4.3 Cost-to-Performance

AMD using higher HBM memory compared to Nvidia

Source: MI300X vs H100 vs H200 Benchmark Part 1: Training – CUDA Moat Still Alive

AMD’s MI300X uses bigger HBM memory configurations compared to Nvidia, but Nvidia’s H100/H200 deliver superior throughput and latency due to their integrated ecosystem.

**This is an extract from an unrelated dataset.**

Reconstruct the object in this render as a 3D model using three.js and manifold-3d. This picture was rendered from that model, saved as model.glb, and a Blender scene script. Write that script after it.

GPU die area is always a tradeoff between memory and compute. Nvidia’s fast interconnects—NVLink, NVSwitch, and InfiniBand—deliver data so quickly that less on-die memory is needed, freeing more silicon for SMs and Tensor Cores.

5. Conclusion

The cloud-provider sales model shows customers value scalability, power efficiency,
and seamless software orchestration across large GPU fleets.
Nvidia’s architecture—GPUs, NVLink, NVSwitch, BlueField DPUs, InfiniBand, Spectrum-X,
and Grace Hopper—forms a unified platform for low-latency, high-throughput AI workloads.
Competitors such as AMD, Google TPUs, and startups are improving, but none offer Nvidia’s
end-to-end integration across compute, interconnects, networking, and CPU coordination.
Benchmarks confirm Nvidia leads in single-GPU inference, multi-GPU scaling, throughput,
latency, and cost-to-performance due to its deeply integrated ecosystem.
Nvidia further widens its moat through software platforms like Nvidia Isaac, CUDA, and
TensorRT, enabling advanced robotics, simulation, and physical AI workflows.
Overall, Nvidia maintains a durable and expanding advantage, with Google TPUs representing
the closest vertically integrated alternative.